━━━━━ Dataset entries ━━━━━
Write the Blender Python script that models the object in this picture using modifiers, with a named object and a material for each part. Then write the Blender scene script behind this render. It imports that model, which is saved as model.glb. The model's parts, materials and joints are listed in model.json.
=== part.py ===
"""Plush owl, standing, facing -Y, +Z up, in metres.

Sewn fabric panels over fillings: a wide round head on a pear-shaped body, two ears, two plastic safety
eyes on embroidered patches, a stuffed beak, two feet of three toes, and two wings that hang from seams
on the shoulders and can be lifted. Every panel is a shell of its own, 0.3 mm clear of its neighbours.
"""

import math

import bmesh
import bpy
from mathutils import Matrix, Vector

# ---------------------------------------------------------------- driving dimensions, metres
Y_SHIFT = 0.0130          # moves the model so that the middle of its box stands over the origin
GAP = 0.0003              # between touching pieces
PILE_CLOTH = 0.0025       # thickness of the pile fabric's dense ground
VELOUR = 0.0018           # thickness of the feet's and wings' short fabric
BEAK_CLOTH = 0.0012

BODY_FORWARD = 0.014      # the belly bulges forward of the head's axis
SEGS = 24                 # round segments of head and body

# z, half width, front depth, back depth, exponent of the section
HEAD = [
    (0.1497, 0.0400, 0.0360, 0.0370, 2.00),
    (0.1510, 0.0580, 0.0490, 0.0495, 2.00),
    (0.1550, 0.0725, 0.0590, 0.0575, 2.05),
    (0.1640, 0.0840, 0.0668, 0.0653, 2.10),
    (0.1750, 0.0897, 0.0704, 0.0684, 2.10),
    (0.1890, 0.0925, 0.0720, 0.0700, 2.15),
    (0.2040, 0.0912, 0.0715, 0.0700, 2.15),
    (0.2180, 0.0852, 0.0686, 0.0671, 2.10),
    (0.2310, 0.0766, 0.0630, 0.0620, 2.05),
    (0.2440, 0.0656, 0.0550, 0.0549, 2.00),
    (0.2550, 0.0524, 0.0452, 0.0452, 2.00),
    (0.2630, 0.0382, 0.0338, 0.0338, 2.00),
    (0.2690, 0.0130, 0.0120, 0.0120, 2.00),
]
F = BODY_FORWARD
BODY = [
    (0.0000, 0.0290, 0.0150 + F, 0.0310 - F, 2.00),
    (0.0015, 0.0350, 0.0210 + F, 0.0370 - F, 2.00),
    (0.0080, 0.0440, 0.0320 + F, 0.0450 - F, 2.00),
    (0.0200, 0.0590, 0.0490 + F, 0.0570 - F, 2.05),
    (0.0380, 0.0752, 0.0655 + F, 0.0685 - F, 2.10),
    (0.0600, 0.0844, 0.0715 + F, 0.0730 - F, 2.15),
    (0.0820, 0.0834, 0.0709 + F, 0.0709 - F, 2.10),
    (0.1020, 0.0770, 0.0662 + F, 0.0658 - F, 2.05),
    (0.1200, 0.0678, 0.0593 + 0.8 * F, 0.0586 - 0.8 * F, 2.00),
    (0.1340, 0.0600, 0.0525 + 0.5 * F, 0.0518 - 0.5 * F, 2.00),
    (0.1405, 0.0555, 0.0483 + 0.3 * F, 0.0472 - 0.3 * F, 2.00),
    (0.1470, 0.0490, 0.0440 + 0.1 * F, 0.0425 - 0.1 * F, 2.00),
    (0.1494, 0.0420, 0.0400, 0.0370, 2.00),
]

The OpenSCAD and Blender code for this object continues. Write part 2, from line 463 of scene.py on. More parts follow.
━━━━━
§ **Problem requirements**
Pick out the lines containing the string "from".

§ **Problem solution**
eyes on embroidered patches, a stuffed beak, two feet of three toes, and two wings that hang from seams
from mathutils import Matrix, Vector
The OpenSCAD and Blender code for this object continues. Write part 2, from line 463 of scene.py on. More parts follow.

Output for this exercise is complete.